The exercise: Set out every line bearing the string "piece".
:::::
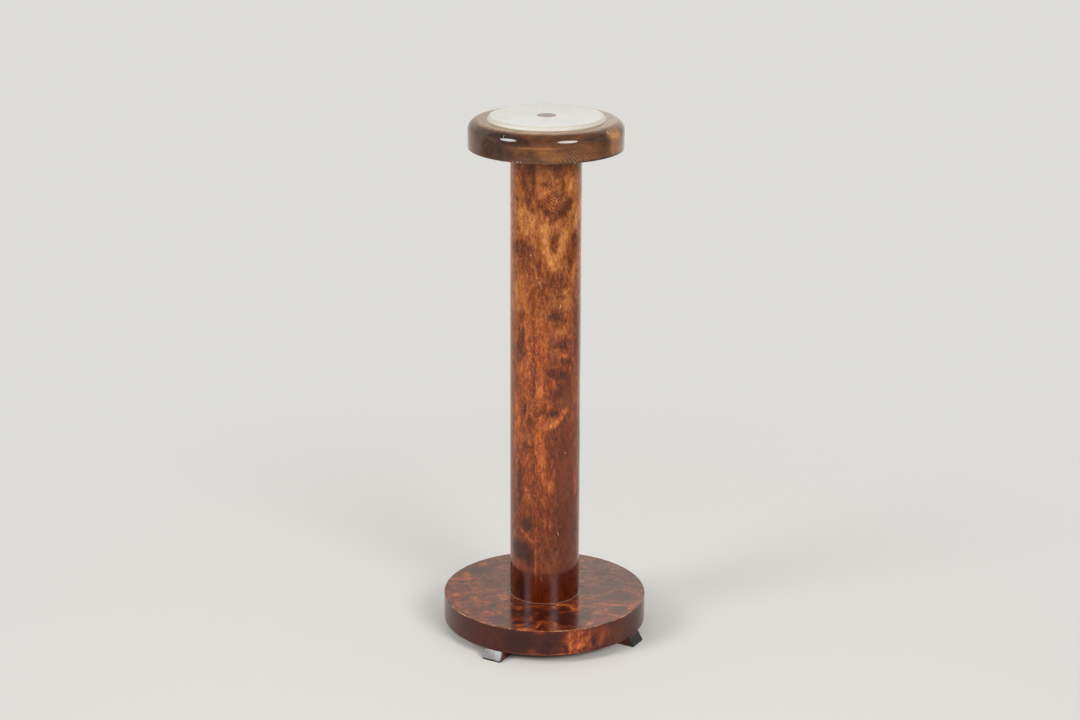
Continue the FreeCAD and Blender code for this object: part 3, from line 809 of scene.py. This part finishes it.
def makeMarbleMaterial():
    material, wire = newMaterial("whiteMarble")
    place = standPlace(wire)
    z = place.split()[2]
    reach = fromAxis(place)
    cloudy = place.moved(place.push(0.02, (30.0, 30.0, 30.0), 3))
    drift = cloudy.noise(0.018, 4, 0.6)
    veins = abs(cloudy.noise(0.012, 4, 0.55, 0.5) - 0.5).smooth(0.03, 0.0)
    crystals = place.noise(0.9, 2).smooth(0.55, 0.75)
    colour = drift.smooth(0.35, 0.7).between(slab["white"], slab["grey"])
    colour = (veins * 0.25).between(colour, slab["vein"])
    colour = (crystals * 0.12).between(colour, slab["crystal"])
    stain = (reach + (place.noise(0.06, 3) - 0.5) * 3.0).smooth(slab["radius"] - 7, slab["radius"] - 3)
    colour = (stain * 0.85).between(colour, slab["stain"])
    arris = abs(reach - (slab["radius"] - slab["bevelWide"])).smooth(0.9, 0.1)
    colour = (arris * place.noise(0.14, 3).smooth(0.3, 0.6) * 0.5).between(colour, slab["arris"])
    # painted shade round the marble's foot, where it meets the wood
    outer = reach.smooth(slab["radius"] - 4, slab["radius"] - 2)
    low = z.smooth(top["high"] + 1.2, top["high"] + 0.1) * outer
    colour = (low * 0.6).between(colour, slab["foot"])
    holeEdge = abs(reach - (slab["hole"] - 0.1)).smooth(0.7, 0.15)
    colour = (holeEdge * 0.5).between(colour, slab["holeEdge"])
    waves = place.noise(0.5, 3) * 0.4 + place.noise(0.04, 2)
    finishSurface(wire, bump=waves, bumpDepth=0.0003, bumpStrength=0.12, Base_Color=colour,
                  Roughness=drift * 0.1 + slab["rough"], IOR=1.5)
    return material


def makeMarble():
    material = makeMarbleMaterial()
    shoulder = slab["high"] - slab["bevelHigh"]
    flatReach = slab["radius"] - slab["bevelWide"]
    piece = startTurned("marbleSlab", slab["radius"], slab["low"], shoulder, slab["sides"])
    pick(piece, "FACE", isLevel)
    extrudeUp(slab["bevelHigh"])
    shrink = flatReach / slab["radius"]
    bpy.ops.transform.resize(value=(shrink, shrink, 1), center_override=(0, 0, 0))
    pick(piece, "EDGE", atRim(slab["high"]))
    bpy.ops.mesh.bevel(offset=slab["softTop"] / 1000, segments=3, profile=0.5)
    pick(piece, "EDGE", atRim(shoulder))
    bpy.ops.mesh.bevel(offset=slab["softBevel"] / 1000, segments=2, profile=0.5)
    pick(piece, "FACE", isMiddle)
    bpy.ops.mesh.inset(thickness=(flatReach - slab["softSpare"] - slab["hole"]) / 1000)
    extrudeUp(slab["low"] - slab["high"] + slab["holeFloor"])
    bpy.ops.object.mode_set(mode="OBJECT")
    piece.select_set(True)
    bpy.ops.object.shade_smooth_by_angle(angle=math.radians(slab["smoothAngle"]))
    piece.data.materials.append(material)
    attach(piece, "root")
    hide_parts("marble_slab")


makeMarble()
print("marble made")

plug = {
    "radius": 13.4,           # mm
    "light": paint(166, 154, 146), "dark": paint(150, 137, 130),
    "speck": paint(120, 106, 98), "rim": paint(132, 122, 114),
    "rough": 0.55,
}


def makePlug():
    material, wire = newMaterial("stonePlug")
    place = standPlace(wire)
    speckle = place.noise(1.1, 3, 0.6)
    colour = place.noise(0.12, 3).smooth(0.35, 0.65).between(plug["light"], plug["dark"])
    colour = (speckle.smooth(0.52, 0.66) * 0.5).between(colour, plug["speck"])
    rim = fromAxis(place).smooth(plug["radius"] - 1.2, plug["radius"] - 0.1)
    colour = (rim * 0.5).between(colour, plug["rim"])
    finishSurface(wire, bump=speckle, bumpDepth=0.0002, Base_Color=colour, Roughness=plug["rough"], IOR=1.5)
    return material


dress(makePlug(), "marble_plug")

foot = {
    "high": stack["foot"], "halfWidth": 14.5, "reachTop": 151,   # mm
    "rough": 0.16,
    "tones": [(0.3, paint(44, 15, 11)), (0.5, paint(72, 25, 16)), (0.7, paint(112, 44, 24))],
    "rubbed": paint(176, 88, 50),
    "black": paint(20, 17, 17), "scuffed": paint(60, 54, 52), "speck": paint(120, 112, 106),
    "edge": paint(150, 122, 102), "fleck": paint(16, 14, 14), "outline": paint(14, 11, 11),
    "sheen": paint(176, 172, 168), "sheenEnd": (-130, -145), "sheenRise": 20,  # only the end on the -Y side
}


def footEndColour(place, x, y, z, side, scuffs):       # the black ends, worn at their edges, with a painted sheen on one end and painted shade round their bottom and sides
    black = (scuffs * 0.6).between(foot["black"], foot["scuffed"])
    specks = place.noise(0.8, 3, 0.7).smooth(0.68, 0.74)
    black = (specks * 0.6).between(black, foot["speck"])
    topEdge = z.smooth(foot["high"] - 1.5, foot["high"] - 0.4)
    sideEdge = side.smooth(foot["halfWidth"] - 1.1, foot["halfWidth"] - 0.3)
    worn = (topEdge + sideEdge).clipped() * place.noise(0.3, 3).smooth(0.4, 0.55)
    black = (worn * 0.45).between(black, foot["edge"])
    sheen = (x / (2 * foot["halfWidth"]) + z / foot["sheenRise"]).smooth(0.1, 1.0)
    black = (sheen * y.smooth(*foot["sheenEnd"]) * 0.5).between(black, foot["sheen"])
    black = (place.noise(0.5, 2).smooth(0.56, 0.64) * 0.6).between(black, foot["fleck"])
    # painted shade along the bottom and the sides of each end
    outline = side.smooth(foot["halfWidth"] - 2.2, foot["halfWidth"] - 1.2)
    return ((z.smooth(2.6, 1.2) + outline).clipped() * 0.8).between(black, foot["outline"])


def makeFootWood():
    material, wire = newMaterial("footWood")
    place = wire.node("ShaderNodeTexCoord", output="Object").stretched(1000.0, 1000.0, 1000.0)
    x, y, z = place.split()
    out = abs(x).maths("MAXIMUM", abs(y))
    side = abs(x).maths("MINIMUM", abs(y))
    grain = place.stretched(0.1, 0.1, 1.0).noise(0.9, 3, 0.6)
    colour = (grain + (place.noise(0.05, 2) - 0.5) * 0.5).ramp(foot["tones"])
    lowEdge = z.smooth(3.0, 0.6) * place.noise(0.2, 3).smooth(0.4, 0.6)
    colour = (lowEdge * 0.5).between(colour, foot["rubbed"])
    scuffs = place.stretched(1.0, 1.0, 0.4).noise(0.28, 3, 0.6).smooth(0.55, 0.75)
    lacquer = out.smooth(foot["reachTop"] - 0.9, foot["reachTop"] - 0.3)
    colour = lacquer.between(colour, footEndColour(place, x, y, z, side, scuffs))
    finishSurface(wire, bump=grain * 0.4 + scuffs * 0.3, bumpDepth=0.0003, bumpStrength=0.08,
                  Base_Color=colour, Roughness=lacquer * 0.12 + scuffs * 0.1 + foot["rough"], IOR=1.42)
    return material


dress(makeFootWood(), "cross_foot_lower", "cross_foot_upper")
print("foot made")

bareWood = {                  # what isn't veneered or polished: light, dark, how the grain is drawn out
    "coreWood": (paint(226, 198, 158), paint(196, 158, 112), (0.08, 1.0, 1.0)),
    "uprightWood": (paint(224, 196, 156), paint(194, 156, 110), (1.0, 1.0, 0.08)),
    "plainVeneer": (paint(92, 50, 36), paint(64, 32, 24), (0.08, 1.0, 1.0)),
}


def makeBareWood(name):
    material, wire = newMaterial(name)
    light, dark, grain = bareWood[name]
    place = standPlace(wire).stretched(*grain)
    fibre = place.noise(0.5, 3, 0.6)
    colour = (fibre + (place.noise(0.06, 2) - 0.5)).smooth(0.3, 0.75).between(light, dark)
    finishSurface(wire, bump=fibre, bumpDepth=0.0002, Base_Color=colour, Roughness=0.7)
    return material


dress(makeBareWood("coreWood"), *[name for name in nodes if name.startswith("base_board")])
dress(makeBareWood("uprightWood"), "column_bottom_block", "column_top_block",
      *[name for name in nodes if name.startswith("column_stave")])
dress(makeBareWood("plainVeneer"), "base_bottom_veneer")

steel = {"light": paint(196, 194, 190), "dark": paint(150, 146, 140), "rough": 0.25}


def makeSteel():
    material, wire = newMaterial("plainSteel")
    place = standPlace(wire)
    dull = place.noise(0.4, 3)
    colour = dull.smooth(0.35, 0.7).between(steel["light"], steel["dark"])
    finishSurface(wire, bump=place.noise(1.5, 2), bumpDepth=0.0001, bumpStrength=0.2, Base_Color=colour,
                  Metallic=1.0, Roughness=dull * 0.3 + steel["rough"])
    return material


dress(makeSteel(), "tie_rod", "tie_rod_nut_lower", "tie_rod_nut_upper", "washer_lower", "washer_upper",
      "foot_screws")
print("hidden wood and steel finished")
:::::
Result for this exercise:
    piece = startTurned("marbleSlab", slab["radius"], slab["low"], shoulder, slab["sides"])
    pick(piece, "FACE", isLevel)
    pick(piece, "EDGE", atRim(slab["high"]))
    pick(piece, "EDGE", atRim(shoulder))
    pick(piece, "FACE", isMiddle)
    piece.select_set(True)
    piece.data.materials.append(material)
    attach(piece, "root")